Abstract
Matti Eklund (2017) has argued that ardent realists face a serious dilemma. Ardent realists believe
that there is a mind-independent fact as to which normative concepts we are to use. Eklund claims that the
ardent realist cannot explain why this is so without plumping in favor of their own normative concepts or
changing the topic. The paper first advances the discussion by clarifying two ways of understanding the question
of which normative concepts to choose: a theoretical question about which concepts have the abstract property
of being normatively privileged and a further practical question of which concepts we are to choose even granting
some concepts are thus privileged. I argue that the ardent realist’s best bet for answering the theoretical question
while avoiding Eklund’s dilemma is to provide a real definition of this property.
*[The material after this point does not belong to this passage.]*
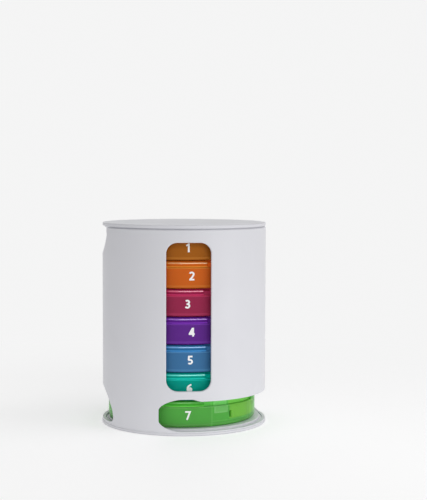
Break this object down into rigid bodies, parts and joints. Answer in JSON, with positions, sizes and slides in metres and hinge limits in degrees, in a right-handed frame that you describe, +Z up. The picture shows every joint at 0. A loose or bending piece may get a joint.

I point out the difficulties for
providing such a definition. I then argue that even with an answer to the theoretical question, the ardent realist
faces a further dilemma in answering the practical question. In sum, though I see no knock-down argument
against ardent realism, it may nonetheless die a death by a thousand cuts. I close by considering a deeper reason
for why ardent realism is so difficult to defend: every argument starts somewhere. It is unclear how there can
be an Archimedean point that makes no reference to any normative concepts that can nonetheless be employed
to convince everyone to adopt ours. I then briefly propose two options for someone still inclined towards
realism: (i) accept that our normative concepts are normatively privileged without attempting to explain why
this is so, or (ii) be less ardent and accept a perspective-dependent account of normativity.